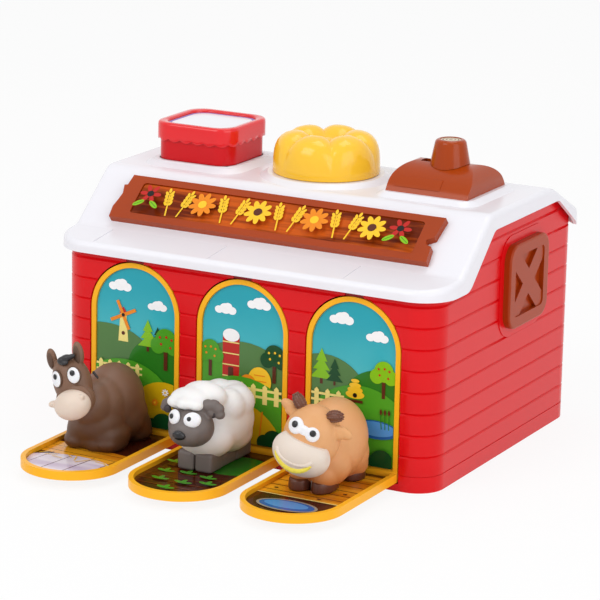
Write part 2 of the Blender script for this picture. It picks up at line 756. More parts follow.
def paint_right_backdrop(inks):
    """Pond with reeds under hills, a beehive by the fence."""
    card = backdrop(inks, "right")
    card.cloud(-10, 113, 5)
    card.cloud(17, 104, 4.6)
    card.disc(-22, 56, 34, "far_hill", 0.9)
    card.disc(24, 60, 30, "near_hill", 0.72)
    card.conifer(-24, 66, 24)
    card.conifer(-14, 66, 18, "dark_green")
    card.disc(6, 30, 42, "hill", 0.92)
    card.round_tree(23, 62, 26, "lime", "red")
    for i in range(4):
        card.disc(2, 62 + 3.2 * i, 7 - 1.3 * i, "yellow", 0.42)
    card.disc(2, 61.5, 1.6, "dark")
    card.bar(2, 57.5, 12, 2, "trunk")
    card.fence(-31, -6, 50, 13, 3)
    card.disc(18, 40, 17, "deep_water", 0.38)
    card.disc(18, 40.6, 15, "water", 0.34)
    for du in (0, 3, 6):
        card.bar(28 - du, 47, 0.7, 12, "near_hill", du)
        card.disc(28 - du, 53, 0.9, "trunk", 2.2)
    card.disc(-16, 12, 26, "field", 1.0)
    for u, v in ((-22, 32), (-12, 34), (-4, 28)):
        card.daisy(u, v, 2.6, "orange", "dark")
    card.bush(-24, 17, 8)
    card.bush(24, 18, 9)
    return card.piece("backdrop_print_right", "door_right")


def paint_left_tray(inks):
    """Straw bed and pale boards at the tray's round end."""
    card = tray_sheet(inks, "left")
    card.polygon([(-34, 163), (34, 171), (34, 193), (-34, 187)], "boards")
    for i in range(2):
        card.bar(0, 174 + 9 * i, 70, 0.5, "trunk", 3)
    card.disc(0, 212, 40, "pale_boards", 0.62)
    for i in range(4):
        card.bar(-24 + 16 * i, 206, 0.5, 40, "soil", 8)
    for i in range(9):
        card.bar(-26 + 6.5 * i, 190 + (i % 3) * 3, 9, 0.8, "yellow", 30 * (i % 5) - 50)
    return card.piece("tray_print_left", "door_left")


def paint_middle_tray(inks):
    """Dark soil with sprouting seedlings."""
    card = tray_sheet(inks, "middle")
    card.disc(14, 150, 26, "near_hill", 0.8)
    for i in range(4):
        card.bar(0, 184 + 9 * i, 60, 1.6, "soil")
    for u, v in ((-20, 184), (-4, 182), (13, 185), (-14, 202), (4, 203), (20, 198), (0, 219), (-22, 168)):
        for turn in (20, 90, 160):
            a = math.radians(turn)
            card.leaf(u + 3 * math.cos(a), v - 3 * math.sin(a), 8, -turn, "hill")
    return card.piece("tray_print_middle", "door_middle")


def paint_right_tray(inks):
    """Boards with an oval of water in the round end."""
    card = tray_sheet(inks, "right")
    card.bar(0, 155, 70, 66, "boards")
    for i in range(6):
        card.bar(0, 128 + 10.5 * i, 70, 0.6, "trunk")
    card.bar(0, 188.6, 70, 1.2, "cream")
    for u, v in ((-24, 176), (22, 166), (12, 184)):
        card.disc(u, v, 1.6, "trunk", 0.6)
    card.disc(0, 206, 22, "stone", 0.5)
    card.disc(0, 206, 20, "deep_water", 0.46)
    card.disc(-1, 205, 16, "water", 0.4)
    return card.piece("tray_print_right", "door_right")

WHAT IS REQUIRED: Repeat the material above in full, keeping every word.

EXPECTED OUTPUT:
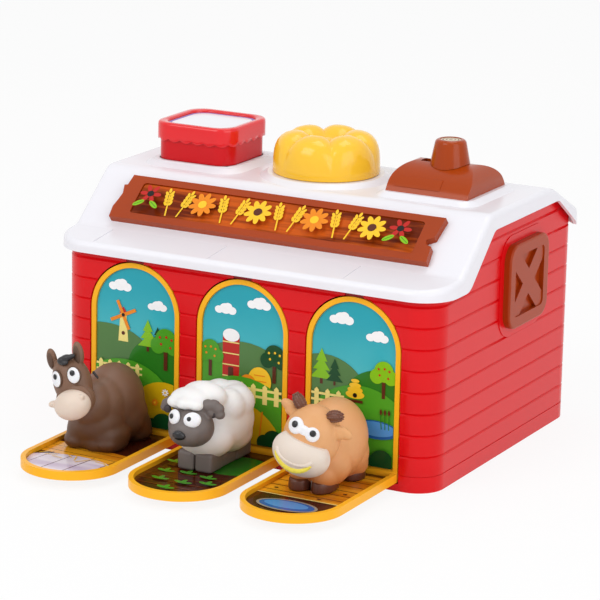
Write part 2 of the Blender script for this picture. It picks up at line 756. More parts follow.
def paint_right_backdrop(inks):
    """Pond with reeds under hills, a beehive by the fence."""
    card = backdrop(inks, "right")
    card.cloud(-10, 113, 5)
    card.cloud(17, 104, 4.6)
    card.disc(-22, 56, 34, "far_hill", 0.9)
    card.disc(24, 60, 30, "near_hill", 0.72)
    card.conifer(-24, 66, 24)
    card.conifer(-14, 66, 18, "dark_green")
    card.disc(6, 30, 42, "hill", 0.92)
    card.round_tree(23, 62, 26, "lime", "red")
    for i in range(4):
        card.disc(2, 62 + 3.2 * i, 7 - 1.3 * i, "yellow", 0.42)
    card.disc(2, 61.5, 1.6, "dark")
    card.bar(2, 57.5, 12, 2, "trunk")
    card.fence(-31, -6, 50, 13, 3)
    card.disc(18, 40, 17, "deep_water", 0.38)
    card.disc(18, 40.6, 15, "water", 0.34)
    for du in (0, 3, 6):
        card.bar(28 - du, 47, 0.7, 12, "near_hill", du)
        card.disc(28 - du, 53, 0.9, "trunk", 2.2)
    card.disc(-16, 12, 26, "field", 1.0)
    for u, v in ((-22, 32), (-12, 34), (-4, 28)):
        card.daisy(u, v, 2.6, "orange", "dark")
    card.bush(-24, 17, 8)
    card.bush(24, 18, 9)
    return card.piece("backdrop_print_right", "door_right")


def paint_left_tray(inks):
    """Straw bed and pale boards at the tray's round end."""
    card = tray_sheet(inks, "left")
    card.polygon([(-34, 163), (34, 171), (34, 193), (-34, 187)], "boards")
    for i in range(2):
        card.bar(0, 174 + 9 * i, 70, 0.5, "trunk", 3)
    card.disc(0, 212, 40, "pale_boards", 0.62)
    for i in range(4):
        card.bar(-24 + 16 * i, 206, 0.5, 40, "soil", 8)
    for i in range(9):
        card.bar(-26 + 6.5 * i, 190 + (i % 3) * 3, 9, 0.8, "yellow", 30 * (i % 5) - 50)
    return card.piece("tray_print_left", "door_left")


def paint_middle_tray(inks):
    """Dark soil with sprouting seedlings."""
    card = tray_sheet(inks, "middle")
    card.disc(14, 150, 26, "near_hill", 0.8)
    for i in range(4):
        card.bar(0, 184 + 9 * i, 60, 1.6, "soil")
    for u, v in ((-20, 184), (-4, 182), (13, 185), (-14, 202), (4, 203), (20, 198), (0, 219), (-22, 168)):
        for turn in (20, 90, 160):
            a = math.radians(turn)
            card.leaf(u + 3 * math.cos(a), v - 3 * math.sin(a), 8, -turn, "hill")
    return card.piece("tray_print_middle", "door_middle")


def paint_right_tray(inks):
    """Boards with an oval of water in the round end."""
    card = tray_sheet(inks, "right")
    card.bar(0, 155, 70, 66, "boards")
    for i in range(6):
        card.bar(0, 128 + 10.5 * i, 70, 0.6, "trunk")
    card.bar(0, 188.6, 70, 1.2, "cream")
    for u, v in ((-24, 176), (22, 166), (12, 184)):
        card.disc(u, v, 1.6, "trunk", 0.6)
    card.disc(0, 206, 22, "stone", 0.5)
    card.disc(0, 206, 20, "deep_water", 0.46)
    card.disc(-1, 205, 16, "water", 0.4)
    return card.piece("tray_print_right", "door_right")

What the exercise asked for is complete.